Return the listing below in full, with every line exactly as it is.

(Entries with parts and joints)
■ ■ ■
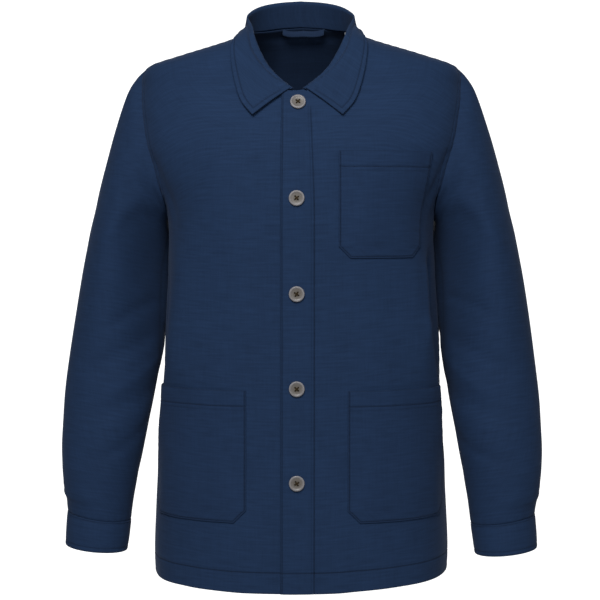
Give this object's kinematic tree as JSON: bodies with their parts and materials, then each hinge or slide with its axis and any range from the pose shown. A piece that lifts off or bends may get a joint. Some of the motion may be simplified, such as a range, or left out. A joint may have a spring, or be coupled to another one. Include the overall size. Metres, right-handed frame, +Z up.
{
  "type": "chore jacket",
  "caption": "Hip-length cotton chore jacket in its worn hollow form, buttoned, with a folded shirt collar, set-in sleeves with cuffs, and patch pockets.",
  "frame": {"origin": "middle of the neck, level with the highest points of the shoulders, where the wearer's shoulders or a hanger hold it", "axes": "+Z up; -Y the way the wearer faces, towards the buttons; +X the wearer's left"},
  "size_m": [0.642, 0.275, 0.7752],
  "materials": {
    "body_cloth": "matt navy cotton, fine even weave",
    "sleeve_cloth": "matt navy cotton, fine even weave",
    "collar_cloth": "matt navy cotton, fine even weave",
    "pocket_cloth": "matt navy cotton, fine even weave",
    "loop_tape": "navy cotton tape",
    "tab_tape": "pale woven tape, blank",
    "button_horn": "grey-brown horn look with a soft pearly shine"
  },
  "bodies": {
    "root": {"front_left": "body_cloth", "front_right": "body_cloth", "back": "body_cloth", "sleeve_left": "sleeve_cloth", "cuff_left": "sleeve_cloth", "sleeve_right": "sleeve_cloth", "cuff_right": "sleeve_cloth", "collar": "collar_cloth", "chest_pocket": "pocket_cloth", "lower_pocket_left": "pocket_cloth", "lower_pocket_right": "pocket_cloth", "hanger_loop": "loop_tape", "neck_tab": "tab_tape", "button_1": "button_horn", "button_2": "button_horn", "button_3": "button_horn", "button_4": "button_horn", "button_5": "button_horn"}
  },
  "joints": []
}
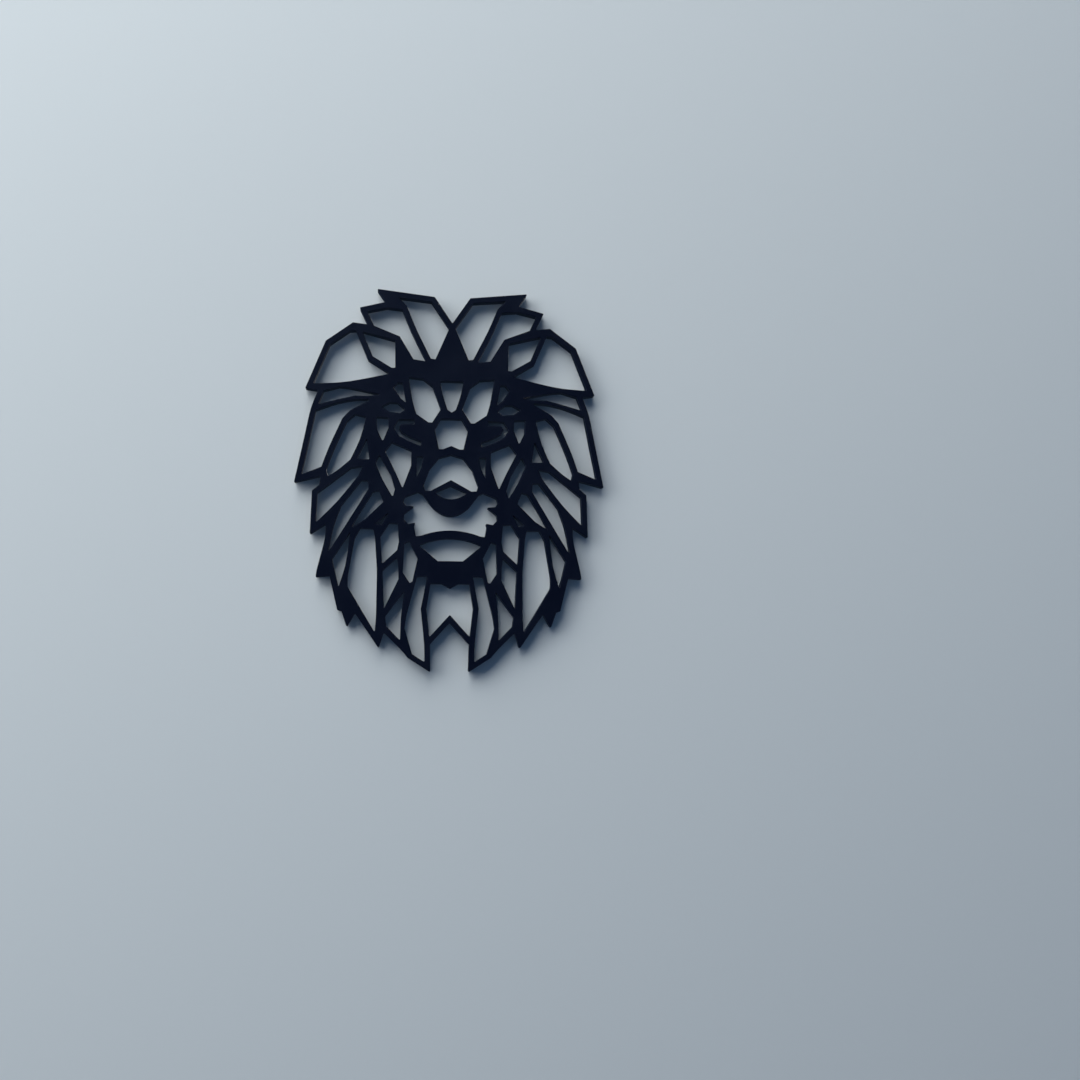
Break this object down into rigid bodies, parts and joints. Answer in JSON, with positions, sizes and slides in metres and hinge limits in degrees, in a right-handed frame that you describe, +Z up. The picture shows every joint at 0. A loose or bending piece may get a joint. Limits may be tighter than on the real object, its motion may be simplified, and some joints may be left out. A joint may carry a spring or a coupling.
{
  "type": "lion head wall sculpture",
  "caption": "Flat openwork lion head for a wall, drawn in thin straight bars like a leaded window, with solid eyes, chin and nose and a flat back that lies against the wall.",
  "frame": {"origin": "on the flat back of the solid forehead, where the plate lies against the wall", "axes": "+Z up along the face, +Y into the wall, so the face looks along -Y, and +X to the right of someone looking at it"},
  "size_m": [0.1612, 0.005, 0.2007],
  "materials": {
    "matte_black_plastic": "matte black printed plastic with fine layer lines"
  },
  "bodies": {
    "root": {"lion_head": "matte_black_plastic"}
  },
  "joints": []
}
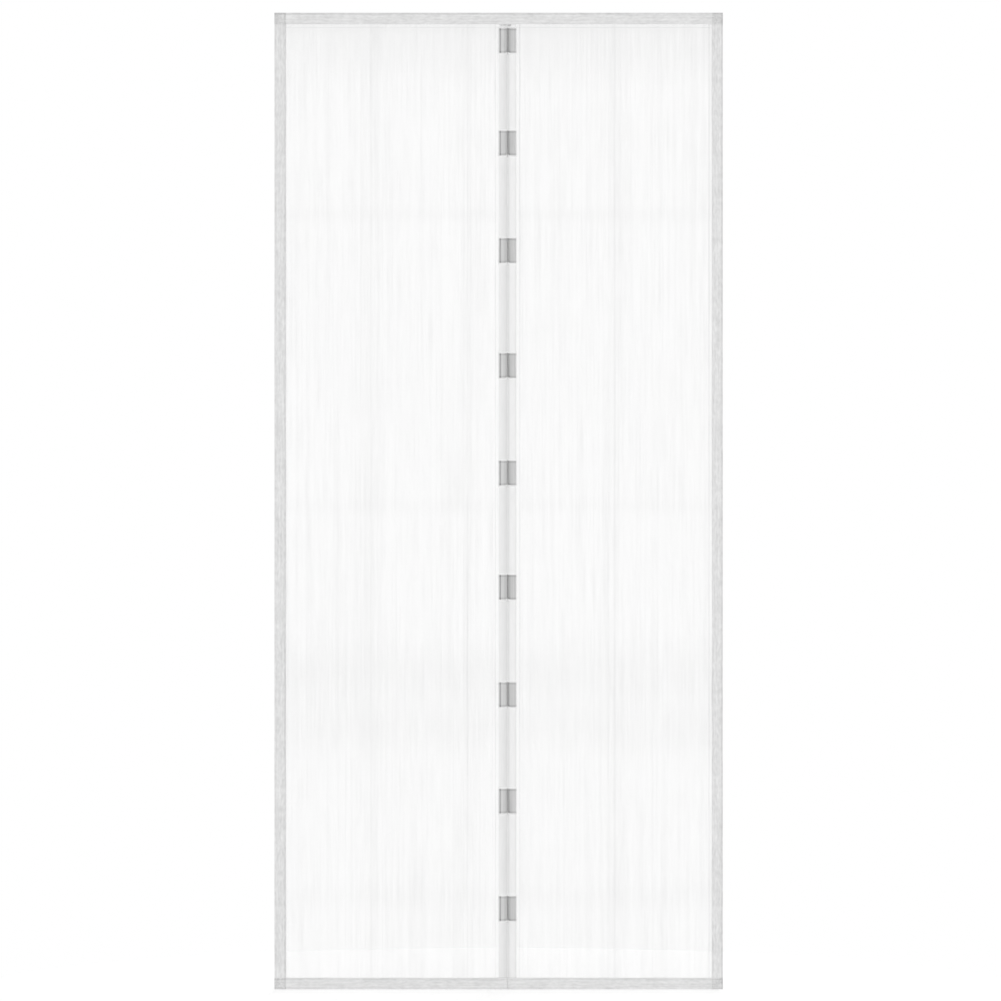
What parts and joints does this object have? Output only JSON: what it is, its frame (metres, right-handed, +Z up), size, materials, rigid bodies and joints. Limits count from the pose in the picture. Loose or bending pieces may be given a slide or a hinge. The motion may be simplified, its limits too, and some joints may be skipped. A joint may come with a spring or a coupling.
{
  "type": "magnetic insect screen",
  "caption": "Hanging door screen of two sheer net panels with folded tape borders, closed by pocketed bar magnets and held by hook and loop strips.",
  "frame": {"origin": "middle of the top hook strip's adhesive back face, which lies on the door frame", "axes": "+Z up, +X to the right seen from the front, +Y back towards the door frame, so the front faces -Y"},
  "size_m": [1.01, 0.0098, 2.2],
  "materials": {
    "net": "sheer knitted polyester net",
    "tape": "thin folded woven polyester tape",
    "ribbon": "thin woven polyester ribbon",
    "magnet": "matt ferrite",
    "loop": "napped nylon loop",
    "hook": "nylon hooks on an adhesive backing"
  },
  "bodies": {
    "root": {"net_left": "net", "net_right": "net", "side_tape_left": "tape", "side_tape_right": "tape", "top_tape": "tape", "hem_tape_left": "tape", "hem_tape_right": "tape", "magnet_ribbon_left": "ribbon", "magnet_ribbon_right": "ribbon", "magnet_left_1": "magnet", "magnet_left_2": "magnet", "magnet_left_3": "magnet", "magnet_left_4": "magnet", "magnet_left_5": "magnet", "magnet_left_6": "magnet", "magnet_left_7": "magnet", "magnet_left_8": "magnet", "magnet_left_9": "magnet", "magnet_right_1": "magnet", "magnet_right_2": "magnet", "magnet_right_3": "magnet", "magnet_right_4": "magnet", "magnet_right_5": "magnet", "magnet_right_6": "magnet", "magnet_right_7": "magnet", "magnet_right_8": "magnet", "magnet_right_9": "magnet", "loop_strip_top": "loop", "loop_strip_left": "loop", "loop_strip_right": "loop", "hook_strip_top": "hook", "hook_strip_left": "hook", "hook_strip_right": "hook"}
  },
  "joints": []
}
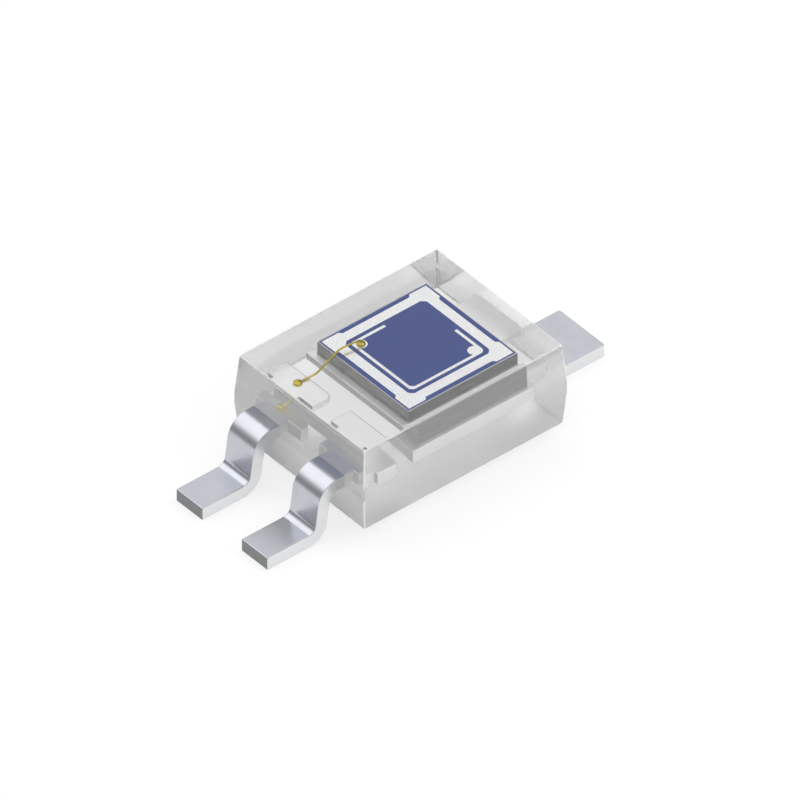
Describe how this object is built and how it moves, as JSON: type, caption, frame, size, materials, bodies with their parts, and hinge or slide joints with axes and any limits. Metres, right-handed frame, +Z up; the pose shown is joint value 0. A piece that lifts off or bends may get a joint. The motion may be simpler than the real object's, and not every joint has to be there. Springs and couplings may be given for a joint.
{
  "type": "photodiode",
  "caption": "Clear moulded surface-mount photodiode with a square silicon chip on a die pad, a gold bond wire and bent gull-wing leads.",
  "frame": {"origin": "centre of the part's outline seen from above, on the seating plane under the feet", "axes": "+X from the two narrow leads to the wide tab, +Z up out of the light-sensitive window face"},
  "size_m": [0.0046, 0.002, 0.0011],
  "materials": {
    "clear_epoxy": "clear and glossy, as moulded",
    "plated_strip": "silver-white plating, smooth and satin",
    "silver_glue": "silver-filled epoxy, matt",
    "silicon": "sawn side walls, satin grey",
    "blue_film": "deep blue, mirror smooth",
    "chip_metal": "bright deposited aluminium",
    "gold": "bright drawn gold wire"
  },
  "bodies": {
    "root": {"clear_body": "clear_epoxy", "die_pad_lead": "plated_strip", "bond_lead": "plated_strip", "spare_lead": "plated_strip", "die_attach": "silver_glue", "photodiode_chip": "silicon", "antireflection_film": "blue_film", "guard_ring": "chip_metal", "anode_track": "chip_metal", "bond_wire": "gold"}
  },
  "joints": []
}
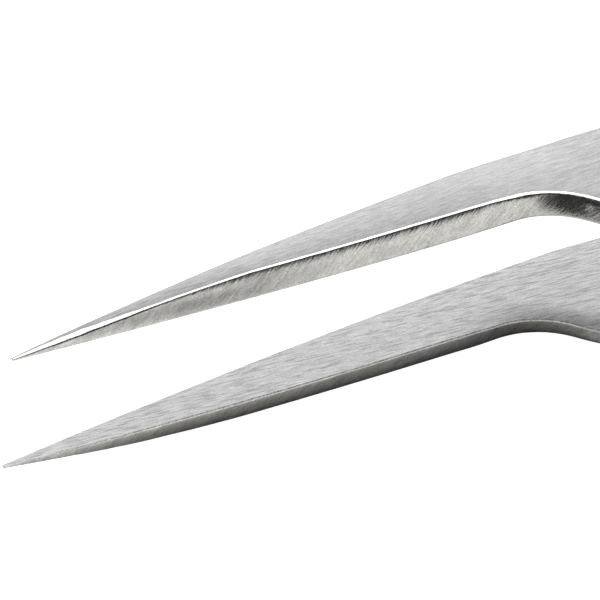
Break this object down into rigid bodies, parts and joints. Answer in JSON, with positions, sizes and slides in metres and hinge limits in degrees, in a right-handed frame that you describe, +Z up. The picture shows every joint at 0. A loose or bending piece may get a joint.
■ ■ ■
→ Task result
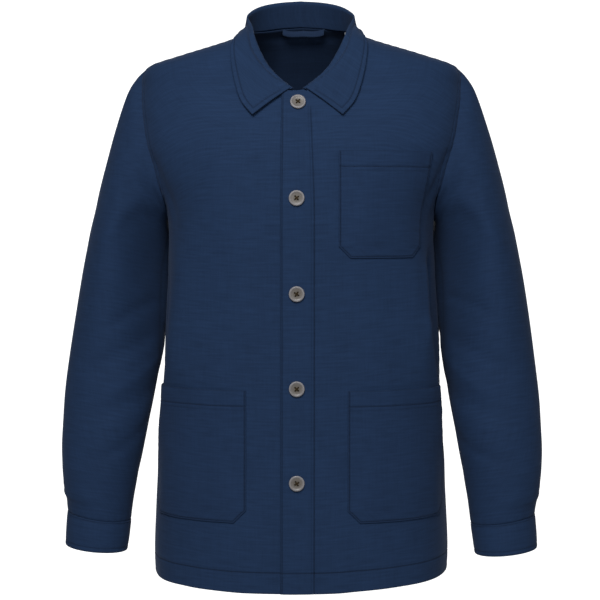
Give this object's kinematic tree as JSON: bodies with their parts and materials, then each hinge or slide with its axis and any range from the pose shown. A piece that lifts off or bends may get a joint. Some of the motion may be simplified, such as a range, or left out. A joint may have a spring, or be coupled to another one. Include the overall size. Metres, right-handed frame, +Z up.
{
  "type": "chore jacket",
  "caption": "Hip-length cotton chore jacket in its worn hollow form, buttoned, with a folded shirt collar, set-in sleeves with cuffs, and patch pockets.",
  "frame": {"origin": "middle of the neck, level with the highest points of the shoulders, where the wearer's shoulders or a hanger hold it", "axes": "+Z up; -Y the way the wearer faces, towards the buttons; +X the wearer's left"},
  "size_m": [0.642, 0.275, 0.7752],
  "materials": {
    "body_cloth": "matt navy cotton, fine even weave",
    "sleeve_cloth": "matt navy cotton, fine even weave",
    "collar_cloth": "matt navy cotton, fine even weave",
    "pocket_cloth": "matt navy cotton, fine even weave",
    "loop_tape": "navy cotton tape",
    "tab_tape": "pale woven tape, blank",
    "button_horn": "grey-brown horn look with a soft pearly shine"
  },
  "bodies": {
    "root": {"front_left": "body_cloth", "front_right": "body_cloth", "back": "body_cloth", "sleeve_left": "sleeve_cloth", "cuff_left": "sleeve_cloth", "sleeve_right": "sleeve_cloth", "cuff_right": "sleeve_cloth", "collar": "collar_cloth", "chest_pocket": "pocket_cloth", "lower_pocket_left": "pocket_cloth", "lower_pocket_right": "pocket_cloth", "hanger_loop": "loop_tape", "neck_tab": "tab_tape", "button_1": "button_horn", "button_2": "button_horn", "button_3": "button_horn", "button_4": "button_horn", "button_5": "button_horn"}
  },
  "joints": []
}
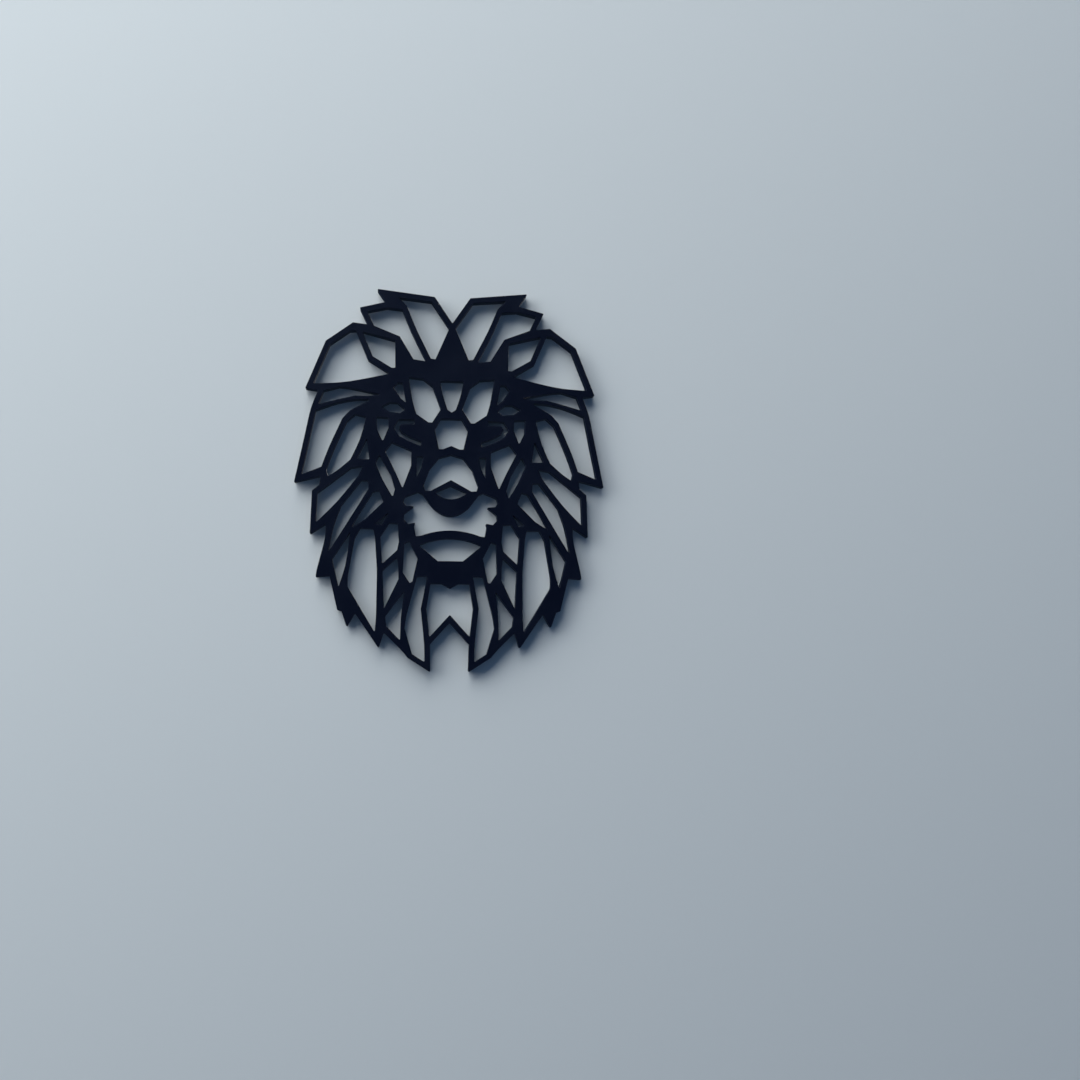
Break this object down into rigid bodies, parts and joints. Answer in JSON, with positions, sizes and slides in metres and hinge limits in degrees, in a right-handed frame that you describe, +Z up. The picture shows every joint at 0. A loose or bending piece may get a joint. Limits may be tighter than on the real object, its motion may be simplified, and some joints may be left out. A joint may carry a spring or a coupling.
{
  "type": "lion head wall sculpture",
  "caption": "Flat openwork lion head for a wall, drawn in thin straight bars like a leaded window, with solid eyes, chin and nose and a flat back that lies against the wall.",
  "frame": {"origin": "on the flat back of the solid forehead, where the plate lies against the wall", "axes": "+Z up along the face, +Y into the wall, so the face looks along -Y, and +X to the right of someone looking at it"},
  "size_m": [0.1612, 0.005, 0.2007],
  "materials": {
    "matte_black_plastic": "matte black printed plastic with fine layer lines"
  },
  "bodies": {
    "root": {"lion_head": "matte_black_plastic"}
  },
  "joints": []
}
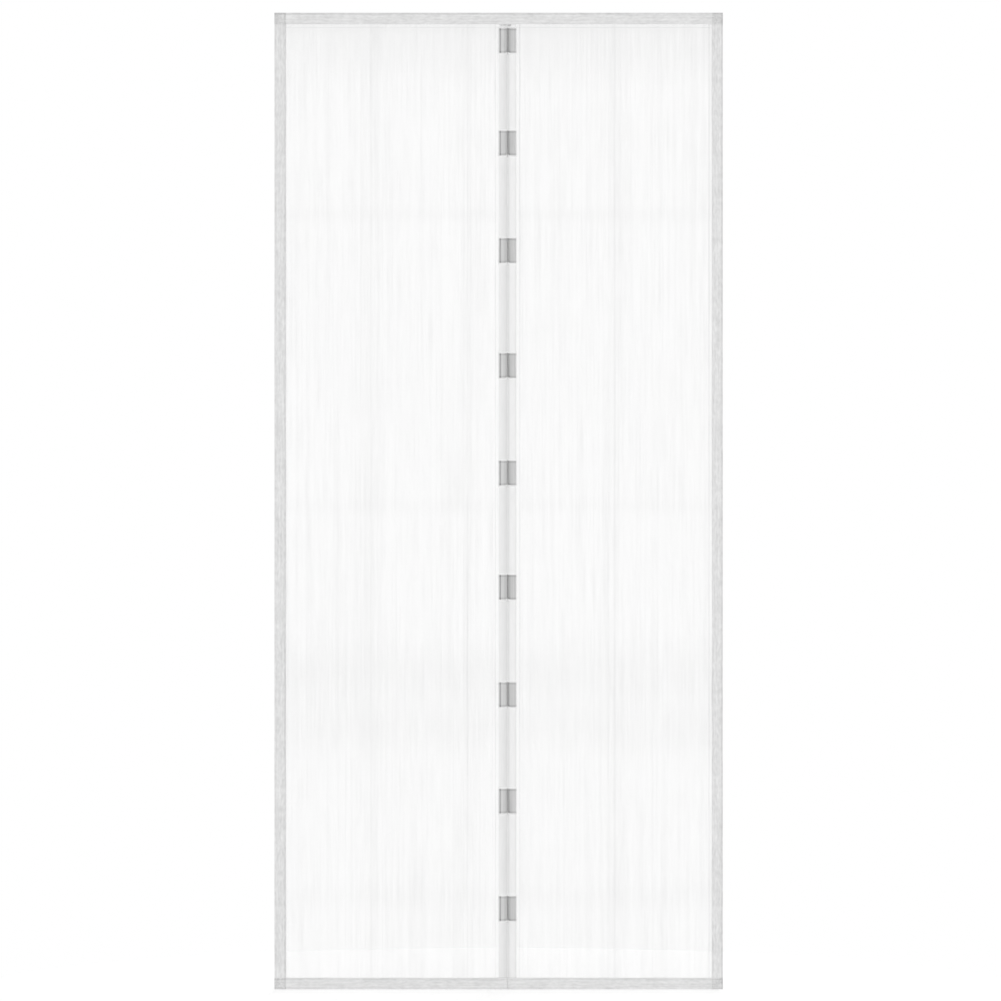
What parts and joints does this object have? Output only JSON: what it is, its frame (metres, right-handed, +Z up), size, materials, rigid bodies and joints. Limits count from the pose in the picture. Loose or bending pieces may be given a slide or a hinge. The motion may be simplified, its limits too, and some joints may be skipped. A joint may come with a spring or a coupling.
{
  "type": "magnetic insect screen",
  "caption": "Hanging door screen of two sheer net panels with folded tape borders, closed by pocketed bar magnets and held by hook and loop strips.",
  "frame": {"origin": "middle of the top hook strip's adhesive back face, which lies on the door frame", "axes": "+Z up, +X to the right seen from the front, +Y back towards the door frame, so the front faces -Y"},
  "size_m": [1.01, 0.0098, 2.2],
  "materials": {
    "net": "sheer knitted polyester net",
    "tape": "thin folded woven polyester tape",
    "ribbon": "thin woven polyester ribbon",
    "magnet": "matt ferrite",
    "loop": "napped nylon loop",
    "hook": "nylon hooks on an adhesive backing"
  },
  "bodies": {
    "root": {"net_left": "net", "net_right": "net", "side_tape_left": "tape", "side_tape_right": "tape", "top_tape": "tape", "hem_tape_left": "tape", "hem_tape_right": "tape", "magnet_ribbon_left": "ribbon", "magnet_ribbon_right": "ribbon", "magnet_left_1": "magnet", "magnet_left_2": "magnet", "magnet_left_3": "magnet", "magnet_left_4": "magnet", "magnet_left_5": "magnet", "magnet_left_6": "magnet", "magnet_left_7": "magnet", "magnet_left_8": "magnet", "magnet_left_9": "magnet", "magnet_right_1": "magnet", "magnet_right_2": "magnet", "magnet_right_3": "magnet", "magnet_right_4": "magnet", "magnet_right_5": "magnet", "magnet_right_6": "magnet", "magnet_right_7": "magnet", "magnet_right_8": "magnet", "magnet_right_9": "magnet", "loop_strip_top": "loop", "loop_strip_left": "loop", "loop_strip_right": "loop", "hook_strip_top": "hook", "hook_strip_left": "hook", "hook_strip_right": "hook"}
  },
  "joints": []
}
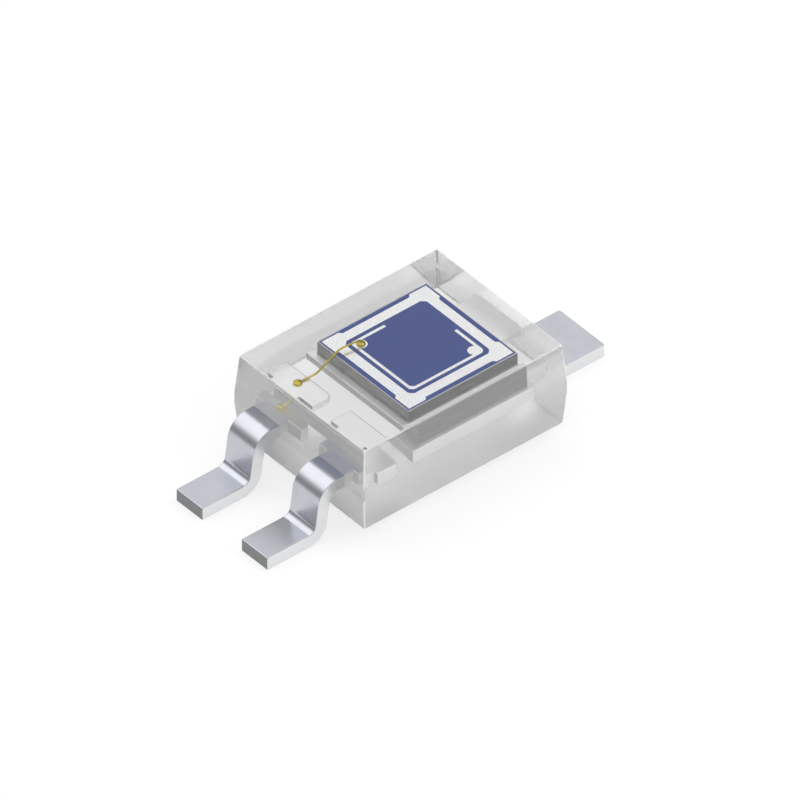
Describe how this object is built and how it moves, as JSON: type, caption, frame, size, materials, bodies with their parts, and hinge or slide joints with axes and any limits. Metres, right-handed frame, +Z up; the pose shown is joint value 0. A piece that lifts off or bends may get a joint. The motion may be simpler than the real object's, and not every joint has to be there. Springs and couplings may be given for a joint.
{
  "type": "photodiode",
  "caption": "Clear moulded surface-mount photodiode with a square silicon chip on a die pad, a gold bond wire and bent gull-wing leads.",
  "frame": {"origin": "centre of the part's outline seen from above, on the seating plane under the feet", "axes": "+X from the two narrow leads to the wide tab, +Z up out of the light-sensitive window face"},
  "size_m": [0.0046, 0.002, 0.0011],
  "materials": {
    "clear_epoxy": "clear and glossy, as moulded",
    "plated_strip": "silver-white plating, smooth and satin",
    "silver_glue": "silver-filled epoxy, matt",
    "silicon": "sawn side walls, satin grey",
    "blue_film": "deep blue, mirror smooth",
    "chip_metal": "bright deposited aluminium",
    "gold": "bright drawn gold wire"
  },
  "bodies": {
    "root": {"clear_body": "clear_epoxy", "die_pad_lead": "plated_strip", "bond_lead": "plated_strip", "spare_lead": "plated_strip", "die_attach": "silver_glue", "photodiode_chip": "silicon", "antireflection_film": "blue_film", "guard_ring": "chip_metal", "anode_track": "chip_metal", "bond_wire": "gold"}
  },
  "joints": []
}
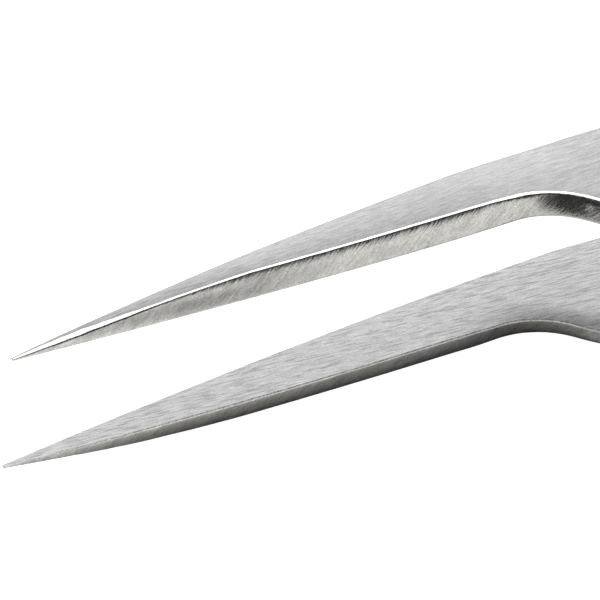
Break this object down into rigid bodies, parts and joints. Answer in JSON, with positions, sizes and slides in metres and hinge limits in degrees, in a right-handed frame that you describe, +Z up. The picture shows every joint at 0. A loose or bending piece may get a joint.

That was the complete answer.